A few years back we tried and failed. I had this great vision of a rock and tanbark front space with a walking trail and benches and an open space for wildflowers. It would have plantings and little funky decorations like a vintage metal headboard and yard art. The bees and butterflies would come and we'd sit on our little bench and enjoy them with the ferals Bob, Rook and Smudge.

I had internet pictures. I had a crew. We had the Hubs with a tractor and a big load of rock. Let's just say it didn't exactly go as planned.
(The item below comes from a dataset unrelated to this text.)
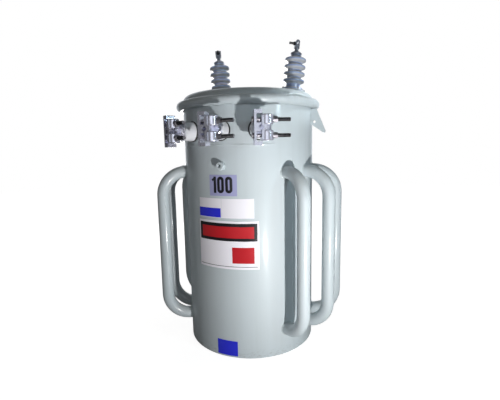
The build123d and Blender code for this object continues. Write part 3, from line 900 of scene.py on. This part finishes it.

So after licking my wounds for lack of preparation, needless effort and expense - not to mention creating a whole big mess to clean up -  it has stayed that way a long time. The Hubs and a friend made some progress but the yard is a wreck. And working FT, I couldn't find the energy to get out there and make a dent.

Failure has a way of sparking new ideas, though.

Like, we need a design. On paper. By someone who knows this stuff. A design we can understand and achieve. And someone to design the irrigation so everything stays alive. Something to follow.

So this is our dream space.

Leave about 30% of the untamed space in back alone. The target range stays and we'll add an activity course for the dogs. It should blend with our homestead and the community: simple, purposeful, and casually containable. We'll need space in back for entertaining and plant a stand of fruit trees to give us more fruit varieties since I'm so into canning.

We definitely need some grass to romp and play and lots of indigenous plants with room to nestle seasonal garden veggies around.  My herb garden stays.  I guess in the end we want things we can eat and purposeful plantings and butterfly/bee/hummingbird loving trellised vines  -  plus lemongrass, citronella, and lemon for the natural mosquito repellant we make.

Oh, is that all.

So on Monday, Kimberly the Visionary will be here. She specializes in natural and functional designs for our zone. I'm excited.